A session of 50 spins at $0.20 stake ($10 wagered) statistically includes only 11 hit spins. If those 11 land below-average prizes, the session eats the $10. If one or two of them collide with a feature multiplier boost, the session breaks even or inches into profit. The math targets a 96.03% return, but that return is unevenly distributed: long stretches of losses punctuated by rare bonus activations. This is the contract players enter with high-volatility slots, and Das xBoot enforces it strictly.
Who This Slot Targets
Das xBoot suits players who have banked at least $100-$150 in session capital and are comfortable watching that shrink over 200-300 spins before a bonus feature arrives.
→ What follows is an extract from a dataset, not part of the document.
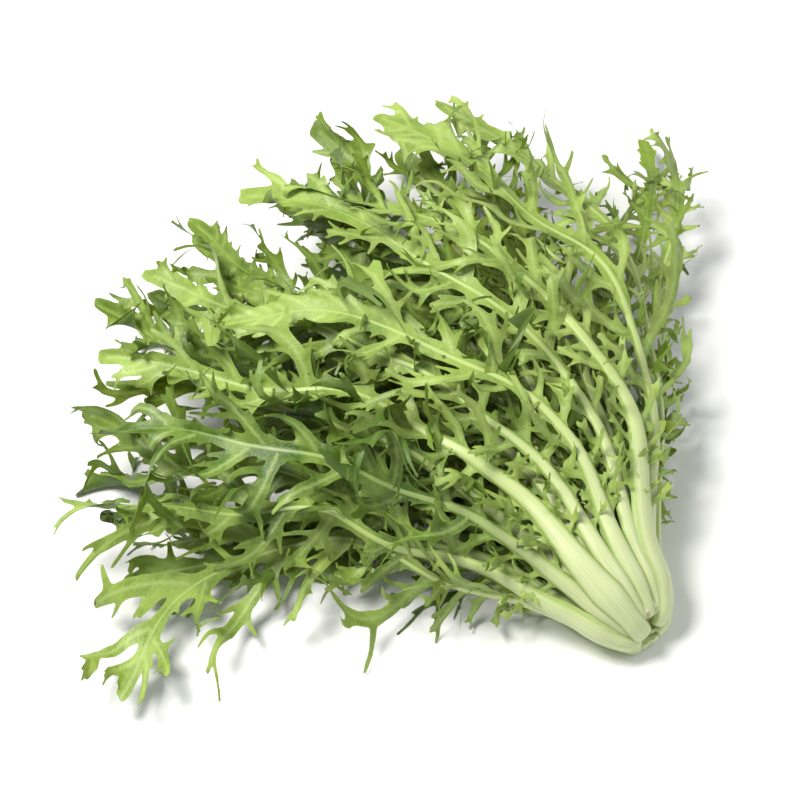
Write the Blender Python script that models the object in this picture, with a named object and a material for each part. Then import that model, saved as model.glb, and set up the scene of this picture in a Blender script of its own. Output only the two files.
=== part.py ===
"""Curly endive head, cut at the root and lying on its side.

A short stem carries the leaves in nested rings, as a rosette does. The rings are drawn in three
numbers: ring (0 on the middle line, 1 on the skin of the head), turn (share of the way round, 0 on
top) and reach (distance from the cut). One smooth map, Head.place, fans them out and flattens them
onto the table. Leaves that keep apart in those numbers keep apart in space.

Metres, +Z up, +Y from the cut to the leaf tips. The table is z = 0.
"""

import math

import bmesh
import bpy
import numpy as np

MM = 0.001

# The skin of the head: reach from the cut, half width, rise above and drop below the middle line.
ENVELOPE_MM = (
    (0, 20, 17, 16),
    (12, 28, 24, 21),
    (30, 35, 30, 25),
    (60, 52, 37, 27),
    (100, 80, 47, 28),
    (150, 115, 60, 28),
    (200, 151, 70, 27),
    (250, 191, 73, 25),
    (300, 234, 69, 22),
    (350, 276, 58, 18),
    (410, 326, 44, 14),
)
LEAN = 15 * MM  # how far the waist of the head sags towards +X

STEM_LENGTH = 42 * MM
STEM_SHARE = 0.88  # of the skin's radius, at the cut
STEM_TAPER = 1.25
STEM_SIDES = 28
STEM_RINGS = 9

# The rings inside the skin, heart first: leaves, radius, leaf length, twist towards the tips.
RINGS_MM = (
    ("heart", 4, 0.12, 120, 0.06),
    ("heart", 4, 0.23, 170, -0.05),
    ("inner", 4, 0.34, 220, 0.05),
    ("inner", 6, 0.47, 265, -0.04),
    ("middle", 8, 0.60, 314, 0.035),
    ("middle", 8, 0.725, 334, -0.03),
    ("outer", 10, 0.85, 346, 0.02),
)
GOLDEN = 0.618034
CREST = 0.035  # how far tips on the -X side crowd towards the top, as a share of the way round
EDGE_CUT = 0.10  # how much shorter the ring's leaves are at the -X edge, as a share

# Skin leaves: turn at the stem, turn at the tip, length, lobe reach, and how they lie:
# 0 in their place, 1 over their neighbours, 2 straying to the side.
SKIN_SLAB = 0.15
SKIN_LEAVES_MM = (
    (-0.465, -0.450, 300, 25, 0),
    (-0.385, -0.310, 306, 25, 0),
    (-0.286, -0.256, 322, 30, 2),
    (-0.225, -0.220, 338, 29, 0),
    (-0.150, -0.170, 326, 29, 0),
    (-0.082, -0.125, 348, 29, 0),
    (-0.015, -0.082, 358, 30, 0),
    (0.050, -0.072, 326, 31, 1),
    (0.112, -0.004, 358, 29, 0),
    (0.165, 0.006, 340, 29, 1),
    (0.230, 0.084, 370, 30, 0),
    (0.290, 0.128, 370, 26, 0),
    (0.350, 0.213, 324, 20, 0),
    (0.410, 0.262, 330, 20, 0),
    (0.470, 0.375, 300, 24, 0),
)
RAISED = 0.12  # how far a leaf that crosses over its neighbours stands off the skin
SPLAYED = 0.15  # how far the tip of a leaf that strays to the side stands off it
FILL = 0.75  # share of a ring's slab that its leaves may fill
LOBE_PITCH = 17 * MM
LOWERED = 0.5  # share of its slab by which every second leaf of a ring tucks under the others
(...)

The mechanic depth, xWays expanding across one or both free spin modes, xBomb cascades, torpedo multipliers stacking in real-time, rewards attention, but the hit frequency means long observation periods between payable events. Players drawn to high-volatility slots for the chance at all-time biggest slot wins will find the 55,200x ceiling compelling. Casual spinners or those seeking frequent small wins will find the 22.17% hit rate frustrating: there are too many silent spins relative to paying ones, and the RTP is only marginally above the casino average, offering no edge to offset the emotional cost of waiting.
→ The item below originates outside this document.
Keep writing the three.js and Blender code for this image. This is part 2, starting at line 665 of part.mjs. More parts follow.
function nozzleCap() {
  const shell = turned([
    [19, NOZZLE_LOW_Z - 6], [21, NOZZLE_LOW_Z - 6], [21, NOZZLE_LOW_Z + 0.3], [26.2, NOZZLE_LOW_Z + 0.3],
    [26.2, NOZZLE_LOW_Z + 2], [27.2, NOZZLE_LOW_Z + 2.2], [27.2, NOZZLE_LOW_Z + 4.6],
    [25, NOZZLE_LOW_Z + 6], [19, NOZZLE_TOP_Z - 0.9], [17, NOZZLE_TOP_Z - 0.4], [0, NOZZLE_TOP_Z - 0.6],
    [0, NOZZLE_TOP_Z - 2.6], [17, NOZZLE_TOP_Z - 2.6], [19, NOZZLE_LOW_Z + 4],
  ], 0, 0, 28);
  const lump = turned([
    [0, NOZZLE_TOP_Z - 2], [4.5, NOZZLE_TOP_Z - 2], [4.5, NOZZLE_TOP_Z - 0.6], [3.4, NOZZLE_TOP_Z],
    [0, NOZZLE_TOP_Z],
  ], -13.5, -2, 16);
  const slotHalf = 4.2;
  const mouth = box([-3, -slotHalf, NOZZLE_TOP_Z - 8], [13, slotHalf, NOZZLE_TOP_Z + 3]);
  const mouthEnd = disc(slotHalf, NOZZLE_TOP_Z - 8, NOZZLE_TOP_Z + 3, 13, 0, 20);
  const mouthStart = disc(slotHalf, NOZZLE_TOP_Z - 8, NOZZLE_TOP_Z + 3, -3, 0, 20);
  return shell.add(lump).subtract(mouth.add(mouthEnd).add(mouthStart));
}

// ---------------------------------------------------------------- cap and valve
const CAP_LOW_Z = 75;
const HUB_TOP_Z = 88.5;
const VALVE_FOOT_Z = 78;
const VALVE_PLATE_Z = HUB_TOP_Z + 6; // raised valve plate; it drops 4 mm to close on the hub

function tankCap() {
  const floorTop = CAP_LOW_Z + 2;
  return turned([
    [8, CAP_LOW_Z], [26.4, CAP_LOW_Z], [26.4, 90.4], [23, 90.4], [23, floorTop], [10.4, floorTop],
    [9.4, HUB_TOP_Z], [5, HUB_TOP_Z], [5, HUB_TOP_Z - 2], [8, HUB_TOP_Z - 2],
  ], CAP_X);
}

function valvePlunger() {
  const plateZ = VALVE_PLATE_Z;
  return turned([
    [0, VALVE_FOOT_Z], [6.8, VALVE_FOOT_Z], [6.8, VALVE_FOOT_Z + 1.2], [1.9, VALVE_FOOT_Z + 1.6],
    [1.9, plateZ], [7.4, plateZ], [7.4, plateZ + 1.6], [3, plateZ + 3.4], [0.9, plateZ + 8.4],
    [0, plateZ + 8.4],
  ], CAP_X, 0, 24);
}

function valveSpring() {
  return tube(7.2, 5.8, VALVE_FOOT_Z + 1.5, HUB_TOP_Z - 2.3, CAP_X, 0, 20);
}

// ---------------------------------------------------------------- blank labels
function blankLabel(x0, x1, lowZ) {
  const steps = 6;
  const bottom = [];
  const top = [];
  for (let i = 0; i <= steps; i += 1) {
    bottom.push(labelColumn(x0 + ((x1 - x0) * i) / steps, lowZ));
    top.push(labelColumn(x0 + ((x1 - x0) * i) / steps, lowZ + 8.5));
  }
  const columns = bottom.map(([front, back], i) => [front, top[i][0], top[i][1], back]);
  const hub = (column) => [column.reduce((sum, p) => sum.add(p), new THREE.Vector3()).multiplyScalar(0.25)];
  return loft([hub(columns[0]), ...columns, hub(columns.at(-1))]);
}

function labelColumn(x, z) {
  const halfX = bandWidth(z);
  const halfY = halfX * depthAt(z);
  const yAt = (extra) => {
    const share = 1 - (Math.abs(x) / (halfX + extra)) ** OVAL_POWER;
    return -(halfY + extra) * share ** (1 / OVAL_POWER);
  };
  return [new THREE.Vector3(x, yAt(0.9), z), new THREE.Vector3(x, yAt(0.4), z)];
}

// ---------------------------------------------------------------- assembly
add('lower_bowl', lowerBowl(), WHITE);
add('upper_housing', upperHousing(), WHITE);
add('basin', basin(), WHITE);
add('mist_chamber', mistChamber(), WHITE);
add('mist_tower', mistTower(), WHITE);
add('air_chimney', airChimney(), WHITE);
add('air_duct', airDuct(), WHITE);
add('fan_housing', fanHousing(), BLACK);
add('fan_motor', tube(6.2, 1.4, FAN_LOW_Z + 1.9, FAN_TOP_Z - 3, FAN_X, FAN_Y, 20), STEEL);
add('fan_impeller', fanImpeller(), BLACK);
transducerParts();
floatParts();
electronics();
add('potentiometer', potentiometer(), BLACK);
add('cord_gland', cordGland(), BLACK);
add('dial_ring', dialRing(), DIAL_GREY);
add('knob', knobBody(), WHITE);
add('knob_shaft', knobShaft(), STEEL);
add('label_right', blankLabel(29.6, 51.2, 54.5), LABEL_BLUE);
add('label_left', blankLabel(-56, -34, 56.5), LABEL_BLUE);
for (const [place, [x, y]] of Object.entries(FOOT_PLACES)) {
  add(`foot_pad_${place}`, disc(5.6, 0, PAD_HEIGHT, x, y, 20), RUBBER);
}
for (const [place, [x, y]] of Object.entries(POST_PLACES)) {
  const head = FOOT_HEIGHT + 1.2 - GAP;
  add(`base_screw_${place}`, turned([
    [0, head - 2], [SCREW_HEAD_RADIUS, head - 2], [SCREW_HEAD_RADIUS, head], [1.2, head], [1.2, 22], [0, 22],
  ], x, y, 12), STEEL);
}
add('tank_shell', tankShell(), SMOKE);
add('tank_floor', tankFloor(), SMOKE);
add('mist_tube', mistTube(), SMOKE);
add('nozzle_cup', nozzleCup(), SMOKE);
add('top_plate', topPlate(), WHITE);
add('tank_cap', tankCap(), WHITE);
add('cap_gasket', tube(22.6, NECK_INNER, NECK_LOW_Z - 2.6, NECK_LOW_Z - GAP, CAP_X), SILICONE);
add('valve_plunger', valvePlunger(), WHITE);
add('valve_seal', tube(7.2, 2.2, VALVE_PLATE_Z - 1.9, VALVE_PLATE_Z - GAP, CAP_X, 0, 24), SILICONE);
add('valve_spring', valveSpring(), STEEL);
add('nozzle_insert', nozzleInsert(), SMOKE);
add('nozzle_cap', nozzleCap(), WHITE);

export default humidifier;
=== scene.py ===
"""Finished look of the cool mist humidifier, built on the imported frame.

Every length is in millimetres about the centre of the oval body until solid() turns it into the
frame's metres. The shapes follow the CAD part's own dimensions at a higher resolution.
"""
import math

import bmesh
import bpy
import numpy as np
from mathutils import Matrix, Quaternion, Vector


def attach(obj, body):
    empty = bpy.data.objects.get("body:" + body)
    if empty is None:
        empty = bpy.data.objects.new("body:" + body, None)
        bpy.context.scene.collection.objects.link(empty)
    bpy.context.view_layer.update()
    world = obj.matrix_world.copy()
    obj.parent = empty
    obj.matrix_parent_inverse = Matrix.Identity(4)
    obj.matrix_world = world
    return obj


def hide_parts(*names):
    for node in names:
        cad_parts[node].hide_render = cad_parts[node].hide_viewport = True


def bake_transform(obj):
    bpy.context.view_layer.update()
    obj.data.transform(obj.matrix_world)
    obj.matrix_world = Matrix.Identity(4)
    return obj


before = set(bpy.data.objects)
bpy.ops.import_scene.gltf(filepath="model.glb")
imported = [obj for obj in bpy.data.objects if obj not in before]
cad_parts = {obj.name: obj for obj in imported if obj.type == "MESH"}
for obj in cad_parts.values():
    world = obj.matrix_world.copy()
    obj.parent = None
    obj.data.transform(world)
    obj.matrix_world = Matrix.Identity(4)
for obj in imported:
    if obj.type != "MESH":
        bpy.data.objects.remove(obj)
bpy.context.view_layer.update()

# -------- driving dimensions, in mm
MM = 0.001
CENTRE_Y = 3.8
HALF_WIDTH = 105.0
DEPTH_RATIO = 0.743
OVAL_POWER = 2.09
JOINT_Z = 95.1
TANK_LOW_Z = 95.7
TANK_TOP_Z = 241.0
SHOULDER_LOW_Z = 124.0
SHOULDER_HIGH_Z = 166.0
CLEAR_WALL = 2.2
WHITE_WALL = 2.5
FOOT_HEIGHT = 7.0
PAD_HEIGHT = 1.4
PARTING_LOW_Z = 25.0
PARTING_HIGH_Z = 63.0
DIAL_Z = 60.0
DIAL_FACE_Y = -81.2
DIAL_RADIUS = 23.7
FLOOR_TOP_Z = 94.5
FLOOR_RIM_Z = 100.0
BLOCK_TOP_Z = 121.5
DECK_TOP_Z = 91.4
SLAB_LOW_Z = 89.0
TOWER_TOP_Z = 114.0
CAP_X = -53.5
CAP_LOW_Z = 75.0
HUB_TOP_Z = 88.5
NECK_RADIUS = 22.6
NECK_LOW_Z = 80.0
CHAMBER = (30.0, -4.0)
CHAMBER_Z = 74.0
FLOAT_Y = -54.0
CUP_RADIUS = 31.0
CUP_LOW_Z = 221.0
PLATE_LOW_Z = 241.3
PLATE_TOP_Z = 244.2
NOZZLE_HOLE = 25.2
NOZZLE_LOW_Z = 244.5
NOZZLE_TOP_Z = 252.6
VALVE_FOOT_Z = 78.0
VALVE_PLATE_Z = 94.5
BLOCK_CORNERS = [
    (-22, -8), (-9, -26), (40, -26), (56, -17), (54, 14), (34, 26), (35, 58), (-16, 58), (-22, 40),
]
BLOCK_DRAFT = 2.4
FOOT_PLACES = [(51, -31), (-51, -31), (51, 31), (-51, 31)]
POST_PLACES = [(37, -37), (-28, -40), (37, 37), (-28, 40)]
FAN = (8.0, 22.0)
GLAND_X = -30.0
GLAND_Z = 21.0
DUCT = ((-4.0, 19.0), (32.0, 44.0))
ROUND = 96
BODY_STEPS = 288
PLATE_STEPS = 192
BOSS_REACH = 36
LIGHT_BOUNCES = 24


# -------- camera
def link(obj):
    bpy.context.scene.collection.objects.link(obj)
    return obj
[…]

Released in September 2021, Das xBoot remains a feature-heavy entry in Nolimit City's catalogue, and the Nolimit City slots family includes several slots sharing xWays or xBomb mechanics. Its submarine theme is narrow, not every player connects with military or WWII aesthetics, but the mechanical substance is solid. The dual free spin modes ensure that bonus rounds feel different depending on which trigger fires, and the torpedo collection concept adds a collection-game layer that some will find engaging and others will view as busywork overlay on a standard free-spin model.
Bottom Line
Whether Das xBoot is worth your time depends on your tolerance for variance and how the theme reads to you. Players who want the slot's specific feature mix and accept the volatility profile will find consistent engagement here; players who prefer steadier, lower-ceiling action should look at lower-volatility alternatives. The math model and feature design tell you who this is for, the choice to spin is yours.